Others are more sceptical. Vladimir Romanovsky, a geophysicist who is also at the University of Alaska in Fairbanks, says that although he can imagine that some very local areas of permafrost could have survived the previous interglacial warm period about 120,000 years ago, 740,000 years seems too old. If the age is correct, "we have to work on an explanation of this", says Romanovsky.

If the finding is corroborated and other similar sites are identified, climate modellers could use the information to improve their understanding of permafrost dynamics under warmer scenarios. Most models show the permafrost to be "more unstable than it really is", says David Lawrence, a climate researcher at the US National Center for Atmospheric Research. Permafrost depth, surface vegetation and the lay of the land all influence the speed at which the permafrost degrades.

Holding back the fears

Global circulation models predict that high northern latitudes will experience the greatest greenhouse warming, with some models estimating a 7 - 8 °C rise in temperature in the Arctic if nothing is done about rising carbon emissions. The warmer temperatures could thaw the permafrost, which would boost microbial activity.

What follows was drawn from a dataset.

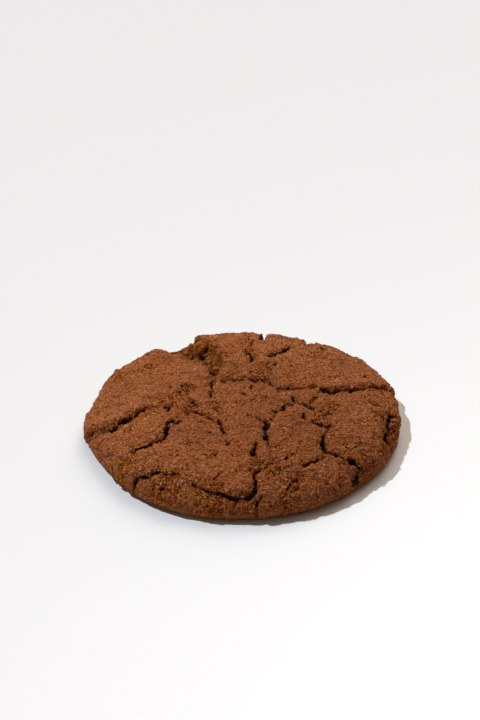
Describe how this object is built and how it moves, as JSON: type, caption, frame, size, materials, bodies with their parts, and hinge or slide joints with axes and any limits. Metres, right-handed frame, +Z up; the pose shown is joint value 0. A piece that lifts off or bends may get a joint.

The microbes' respiration would release carbon from previously frozen soil into the atmosphere in the form of further carbon dioxide and methane, a more powerful greenhouse gas.

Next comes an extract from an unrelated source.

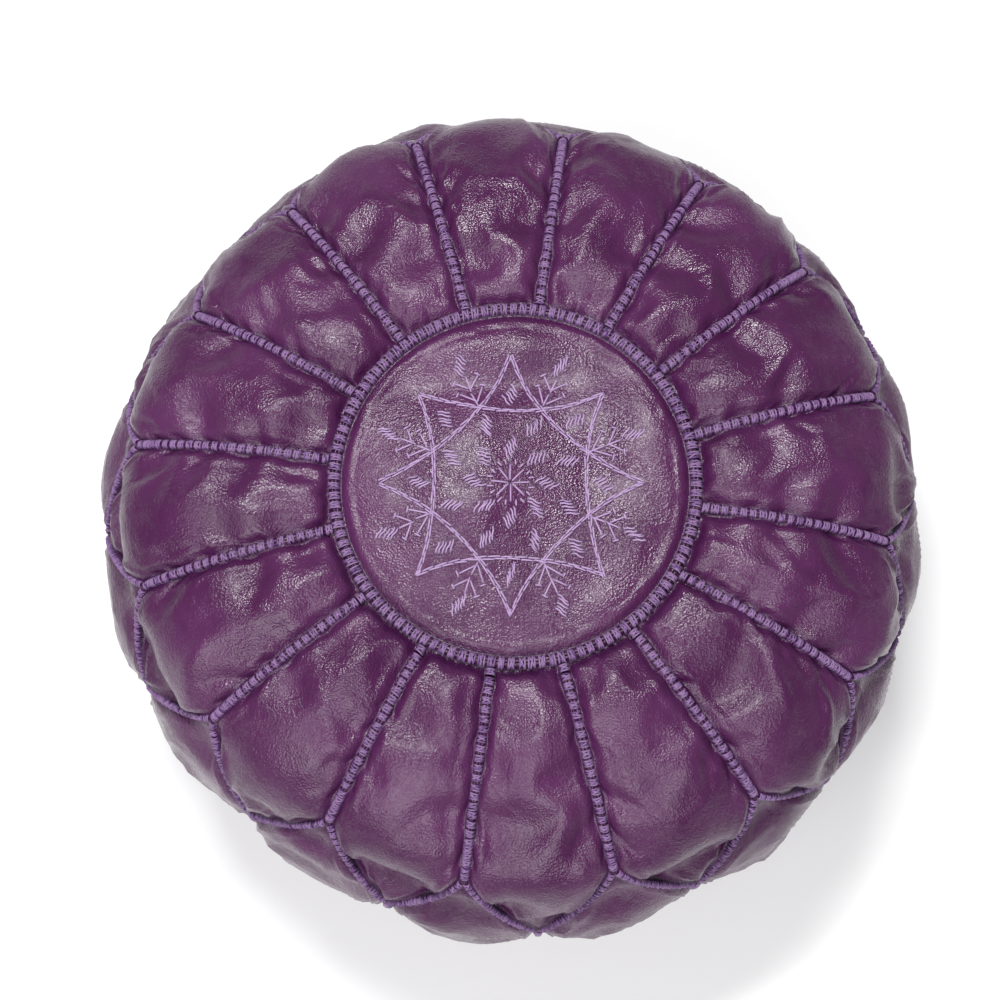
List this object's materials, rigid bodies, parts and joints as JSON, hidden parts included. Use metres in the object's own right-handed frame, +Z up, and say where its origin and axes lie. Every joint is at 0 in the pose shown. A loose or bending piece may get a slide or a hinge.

In an article in the September issue of Bioscience, Ted Schuur of the University of Florida and his colleagues estimate that there are more than 1,672 billion tonnes of carbon stockpiled in permafrost up to three metres deep. Earlier calculations estimated that 48 billion tonnes of carbon could be released from Canadian permafrost over the twenty-first century if the mean annual temperature increased by 4 °C.

The old-ice finding suggests that some pockets of permafrost may be more resilient to climate change. "But it doesn't mean that we shouldn't expect very severe changes in permafrost if this predicted warming does happen," says Romanovsky.